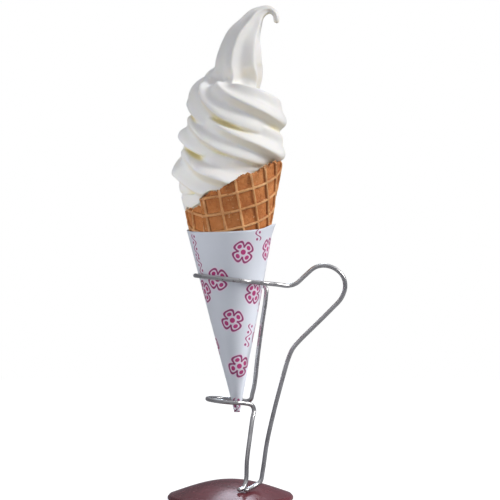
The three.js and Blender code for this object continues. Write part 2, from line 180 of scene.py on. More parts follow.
def roughness_at(points, size, octaves=3, seed=0.0):
    """Fractal noise from -1 to 1 at each point, with features of about that size."""
    shift = Vector((seed, seed * 1.7, -seed))
    return np.array([noise.fractal(Vector(p) / size + shift, 1.0, 2.0, octaves) for p in points])


# ---------- meshes ----------


def ring_faces(rings, around, closed_rings=False, closed_around=True):
    """Quads between rings of equally many points."""
    i, k = np.meshgrid(np.arange(rings if closed_rings else rings - 1),
                       np.arange(around if closed_around else around - 1), indexing="ij")
    i, k = i.ravel(), k.ravel()
    next_i, next_k = (i + 1) % rings, (k + 1) % around
    corners = (i * around + k, i * around + next_k, next_i * around + next_k, next_i * around + k)
    return np.stack(corners, 1)


def closed_loft(rings):
    """Points, triangles and quads of a closed mesh through rings, with a fan over each end."""
    rings = np.asarray(rings, float)
    count, around = rings.shape[:2]
    points = np.vstack([rings.reshape(-1, 3), rings[0].mean(0), rings[-1].mean(0)])
    k = np.arange(around)
    following = (k + 1) % around
    last = (count - 1) * around
    first_fan = np.stack([np.full(around, count * around), following, k], 1)
    last_fan = np.stack([np.full(around, count * around + 1), last + k, last + following], 1)
    return points, np.vstack([first_fan, last_fan]), ring_faces(count, around)


def new_object(name, points, faces, smooth=True):
    """A mesh object from points in millimetres."""
    mesh = bpy.data.meshes.new(name)
    mesh.from_pydata((np.asarray(points) * MM).tolist(), [], [list(map(int, face)) for face in faces])
    mesh.polygons.foreach_set("use_smooth", [smooth] * len(mesh.polygons))
    mesh.validate()
    made = bpy.data.objects.new(name, mesh)
    bpy.context.scene.collection.objects.link(made)
    return made


def set_attribute(made, name, values):
    attribute = made.data.attributes.new(name, "FLOAT", "POINT")
    attribute.data.foreach_set("value", np.asarray(values, np.float32))


def dress(made, material, node):
    """Gives a piece its material, hangs it under the root body and hides the CAD node that it stands for."""
    made.data.materials.clear()
    made.data.materials.append(material)
    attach(made, "root")
    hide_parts(node)


# ---------- material nodes ----------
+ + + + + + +
Return the material exactly as it stands.

### Solved problem
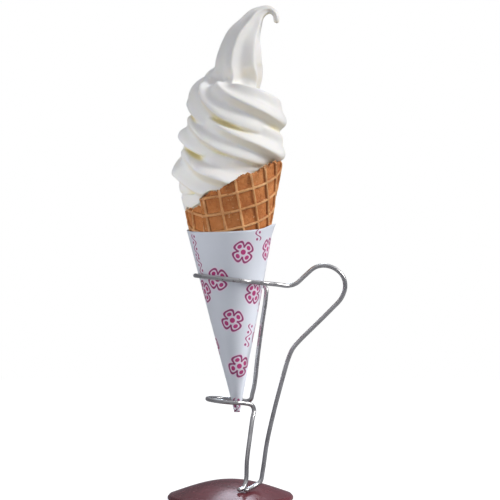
The three.js and Blender code for this object continues. Write part 2, from line 180 of scene.py on. More parts follow.
def roughness_at(points, size, octaves=3, seed=0.0):
    """Fractal noise from -1 to 1 at each point, with features of about that size."""
    shift = Vector((seed, seed * 1.7, -seed))
    return np.array([noise.fractal(Vector(p) / size + shift, 1.0, 2.0, octaves) for p in points])


# ---------- meshes ----------


def ring_faces(rings, around, closed_rings=False, closed_around=True):
    """Quads between rings of equally many points."""
    i, k = np.meshgrid(np.arange(rings if closed_rings else rings - 1),
                       np.arange(around if closed_around else around - 1), indexing="ij")
    i, k = i.ravel(), k.ravel()
    next_i, next_k = (i + 1) % rings, (k + 1) % around
    corners = (i * around + k, i * around + next_k, next_i * around + next_k, next_i * around + k)
    return np.stack(corners, 1)


def closed_loft(rings):
    """Points, triangles and quads of a closed mesh through rings, with a fan over each end."""
    rings = np.asarray(rings, float)
    count, around = rings.shape[:2]
    points = np.vstack([rings.reshape(-1, 3), rings[0].mean(0), rings[-1].mean(0)])
    k = np.arange(around)
    following = (k + 1) % around
    last = (count - 1) * around
    first_fan = np.stack([np.full(around, count * around), following, k], 1)
    last_fan = np.stack([np.full(around, count * around + 1), last + k, last + following], 1)
    return points, np.vstack([first_fan, last_fan]), ring_faces(count, around)


def new_object(name, points, faces, smooth=True):
    """A mesh object from points in millimetres."""
    mesh = bpy.data.meshes.new(name)
    mesh.from_pydata((np.asarray(points) * MM).tolist(), [], [list(map(int, face)) for face in faces])
    mesh.polygons.foreach_set("use_smooth", [smooth] * len(mesh.polygons))
    mesh.validate()
    made = bpy.data.objects.new(name, mesh)
    bpy.context.scene.collection.objects.link(made)
    return made


def set_attribute(made, name, values):
    attribute = made.data.attributes.new(name, "FLOAT", "POINT")
    attribute.data.foreach_set("value", np.asarray(values, np.float32))


def dress(made, material, node):
    """Gives a piece its material, hangs it under the root body and hides the CAD node that it stands for."""
    made.data.materials.clear()
    made.data.materials.append(material)
    attach(made, "root")
    hide_parts(node)


# ---------- material nodes ----------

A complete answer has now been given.